**What to work on**
Report only the number of lines that hold the word "origin".

[start of Records for the task]

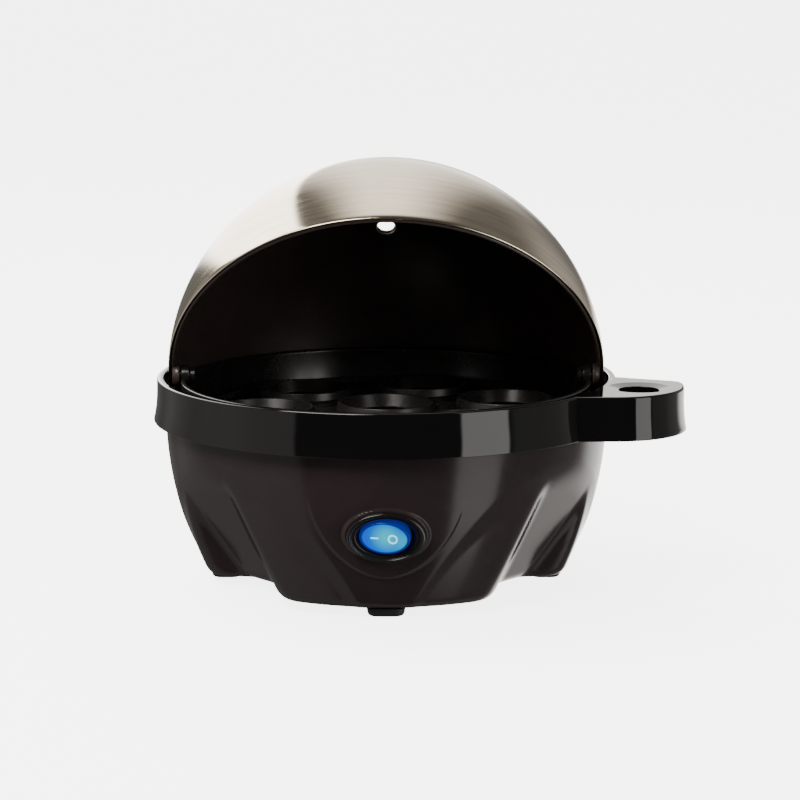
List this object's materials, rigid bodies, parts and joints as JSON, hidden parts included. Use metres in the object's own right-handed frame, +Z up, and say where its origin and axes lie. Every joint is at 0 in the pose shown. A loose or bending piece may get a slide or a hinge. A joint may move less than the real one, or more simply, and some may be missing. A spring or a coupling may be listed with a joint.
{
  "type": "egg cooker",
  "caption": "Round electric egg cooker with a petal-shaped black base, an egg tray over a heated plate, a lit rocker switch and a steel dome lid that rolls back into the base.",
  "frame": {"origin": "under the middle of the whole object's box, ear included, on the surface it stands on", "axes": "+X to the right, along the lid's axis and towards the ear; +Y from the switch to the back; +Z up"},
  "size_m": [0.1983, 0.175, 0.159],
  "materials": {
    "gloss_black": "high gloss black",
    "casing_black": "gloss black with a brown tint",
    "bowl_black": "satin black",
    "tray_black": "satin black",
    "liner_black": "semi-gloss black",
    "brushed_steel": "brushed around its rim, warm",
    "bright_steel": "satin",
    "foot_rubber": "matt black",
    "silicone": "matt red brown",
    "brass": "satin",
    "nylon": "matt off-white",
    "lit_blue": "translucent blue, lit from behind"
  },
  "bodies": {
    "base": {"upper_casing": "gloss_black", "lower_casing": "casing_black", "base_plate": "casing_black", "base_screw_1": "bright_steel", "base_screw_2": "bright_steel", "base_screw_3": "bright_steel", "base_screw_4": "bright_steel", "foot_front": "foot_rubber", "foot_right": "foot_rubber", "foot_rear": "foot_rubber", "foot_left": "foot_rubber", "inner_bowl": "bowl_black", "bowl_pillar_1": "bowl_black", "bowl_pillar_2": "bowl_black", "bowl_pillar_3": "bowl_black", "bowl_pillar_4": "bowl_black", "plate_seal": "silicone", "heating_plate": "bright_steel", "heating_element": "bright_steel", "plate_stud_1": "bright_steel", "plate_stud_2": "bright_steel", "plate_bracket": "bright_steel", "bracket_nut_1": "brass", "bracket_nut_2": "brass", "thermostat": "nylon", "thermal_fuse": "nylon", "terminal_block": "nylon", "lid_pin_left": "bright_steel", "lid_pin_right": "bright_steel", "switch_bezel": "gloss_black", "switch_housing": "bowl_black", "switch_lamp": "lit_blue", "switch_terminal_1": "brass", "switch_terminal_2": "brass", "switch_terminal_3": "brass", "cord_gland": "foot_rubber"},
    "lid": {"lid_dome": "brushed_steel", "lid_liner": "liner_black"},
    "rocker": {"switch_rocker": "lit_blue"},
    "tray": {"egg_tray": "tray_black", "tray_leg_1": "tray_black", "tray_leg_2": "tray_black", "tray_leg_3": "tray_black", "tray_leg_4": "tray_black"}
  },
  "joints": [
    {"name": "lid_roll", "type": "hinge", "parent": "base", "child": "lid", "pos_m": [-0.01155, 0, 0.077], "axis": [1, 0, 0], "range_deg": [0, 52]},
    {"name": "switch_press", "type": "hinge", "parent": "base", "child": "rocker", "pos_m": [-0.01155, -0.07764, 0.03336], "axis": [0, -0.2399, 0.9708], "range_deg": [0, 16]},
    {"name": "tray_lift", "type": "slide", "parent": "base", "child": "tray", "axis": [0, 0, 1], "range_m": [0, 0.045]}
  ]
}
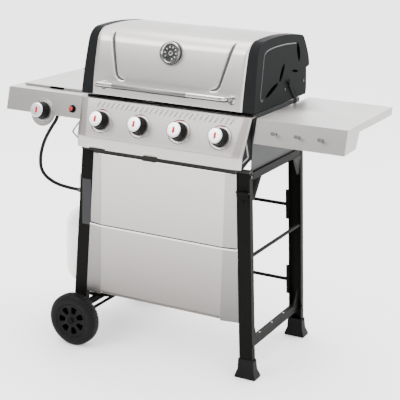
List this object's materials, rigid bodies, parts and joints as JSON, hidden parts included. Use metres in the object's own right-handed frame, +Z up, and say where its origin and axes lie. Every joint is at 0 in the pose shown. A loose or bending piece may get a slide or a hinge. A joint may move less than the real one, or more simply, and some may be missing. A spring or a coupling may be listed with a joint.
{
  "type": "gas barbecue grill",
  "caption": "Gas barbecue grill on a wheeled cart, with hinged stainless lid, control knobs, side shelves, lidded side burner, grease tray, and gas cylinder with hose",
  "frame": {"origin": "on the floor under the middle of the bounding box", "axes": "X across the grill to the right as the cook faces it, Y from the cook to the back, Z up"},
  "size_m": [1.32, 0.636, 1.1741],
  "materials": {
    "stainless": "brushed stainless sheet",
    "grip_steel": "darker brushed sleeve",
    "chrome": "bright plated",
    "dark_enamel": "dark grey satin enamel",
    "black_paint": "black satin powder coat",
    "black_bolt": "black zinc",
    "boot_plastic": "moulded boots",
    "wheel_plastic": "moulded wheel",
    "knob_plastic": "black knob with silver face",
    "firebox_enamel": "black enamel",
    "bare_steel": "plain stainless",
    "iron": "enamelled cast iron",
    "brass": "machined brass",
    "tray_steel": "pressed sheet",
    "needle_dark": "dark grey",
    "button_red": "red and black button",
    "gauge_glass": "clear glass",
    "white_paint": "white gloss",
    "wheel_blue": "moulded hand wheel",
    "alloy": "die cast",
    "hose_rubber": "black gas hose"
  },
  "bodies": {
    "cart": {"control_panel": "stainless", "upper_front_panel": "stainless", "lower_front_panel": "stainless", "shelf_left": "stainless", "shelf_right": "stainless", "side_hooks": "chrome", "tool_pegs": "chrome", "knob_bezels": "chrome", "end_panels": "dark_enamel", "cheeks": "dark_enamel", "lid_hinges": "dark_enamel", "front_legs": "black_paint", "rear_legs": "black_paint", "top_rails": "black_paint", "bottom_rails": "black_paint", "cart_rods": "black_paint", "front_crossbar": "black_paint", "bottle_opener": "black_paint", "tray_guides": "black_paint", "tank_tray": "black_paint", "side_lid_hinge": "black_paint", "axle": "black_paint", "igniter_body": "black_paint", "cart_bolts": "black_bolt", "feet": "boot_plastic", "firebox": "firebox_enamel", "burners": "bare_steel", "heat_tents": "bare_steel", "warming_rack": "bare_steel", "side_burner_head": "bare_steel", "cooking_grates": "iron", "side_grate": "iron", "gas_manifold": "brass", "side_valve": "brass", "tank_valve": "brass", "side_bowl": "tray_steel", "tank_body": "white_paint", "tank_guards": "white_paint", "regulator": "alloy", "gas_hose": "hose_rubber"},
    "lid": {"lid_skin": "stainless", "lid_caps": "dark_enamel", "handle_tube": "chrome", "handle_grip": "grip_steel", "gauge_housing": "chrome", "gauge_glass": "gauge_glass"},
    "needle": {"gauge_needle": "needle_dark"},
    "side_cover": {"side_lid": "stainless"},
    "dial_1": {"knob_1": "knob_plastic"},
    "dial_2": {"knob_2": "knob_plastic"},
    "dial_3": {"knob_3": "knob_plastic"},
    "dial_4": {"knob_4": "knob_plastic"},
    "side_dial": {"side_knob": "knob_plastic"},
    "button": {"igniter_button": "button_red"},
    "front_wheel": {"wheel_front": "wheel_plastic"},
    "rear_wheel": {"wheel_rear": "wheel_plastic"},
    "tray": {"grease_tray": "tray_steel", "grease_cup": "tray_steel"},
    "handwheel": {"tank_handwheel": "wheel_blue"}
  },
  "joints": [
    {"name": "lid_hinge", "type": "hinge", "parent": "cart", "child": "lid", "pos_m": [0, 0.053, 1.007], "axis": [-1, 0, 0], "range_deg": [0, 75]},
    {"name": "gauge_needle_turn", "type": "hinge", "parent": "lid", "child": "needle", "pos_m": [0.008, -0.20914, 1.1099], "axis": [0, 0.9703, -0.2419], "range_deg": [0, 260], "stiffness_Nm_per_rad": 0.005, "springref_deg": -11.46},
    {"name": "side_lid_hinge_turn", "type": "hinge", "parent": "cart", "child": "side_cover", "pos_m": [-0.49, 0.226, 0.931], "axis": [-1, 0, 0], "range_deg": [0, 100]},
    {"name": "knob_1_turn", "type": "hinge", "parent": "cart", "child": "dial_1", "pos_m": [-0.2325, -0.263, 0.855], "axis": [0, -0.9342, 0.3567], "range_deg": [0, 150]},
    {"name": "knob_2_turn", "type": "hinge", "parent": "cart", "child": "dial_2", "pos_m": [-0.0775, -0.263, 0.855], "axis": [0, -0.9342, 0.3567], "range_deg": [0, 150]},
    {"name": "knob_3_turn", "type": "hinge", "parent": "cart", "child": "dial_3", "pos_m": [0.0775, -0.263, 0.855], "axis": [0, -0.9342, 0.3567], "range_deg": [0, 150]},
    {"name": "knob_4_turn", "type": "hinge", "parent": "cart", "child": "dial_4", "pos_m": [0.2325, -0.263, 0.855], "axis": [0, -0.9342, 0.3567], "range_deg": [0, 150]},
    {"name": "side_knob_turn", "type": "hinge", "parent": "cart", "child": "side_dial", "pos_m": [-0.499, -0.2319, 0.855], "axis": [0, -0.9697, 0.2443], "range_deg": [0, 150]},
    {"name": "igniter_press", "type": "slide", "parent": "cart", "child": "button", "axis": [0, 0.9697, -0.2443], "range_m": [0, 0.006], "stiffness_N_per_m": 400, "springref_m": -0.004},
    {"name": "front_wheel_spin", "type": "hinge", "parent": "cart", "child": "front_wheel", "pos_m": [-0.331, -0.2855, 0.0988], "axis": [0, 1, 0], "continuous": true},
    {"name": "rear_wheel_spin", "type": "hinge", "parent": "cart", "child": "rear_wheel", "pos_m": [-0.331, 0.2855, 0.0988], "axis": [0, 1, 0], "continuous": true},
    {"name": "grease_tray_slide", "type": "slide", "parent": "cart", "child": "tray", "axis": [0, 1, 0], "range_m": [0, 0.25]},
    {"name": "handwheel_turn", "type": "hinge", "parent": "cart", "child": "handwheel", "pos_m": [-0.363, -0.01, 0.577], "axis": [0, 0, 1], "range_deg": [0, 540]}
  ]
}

[end of Records for the task]

**Task solution**
4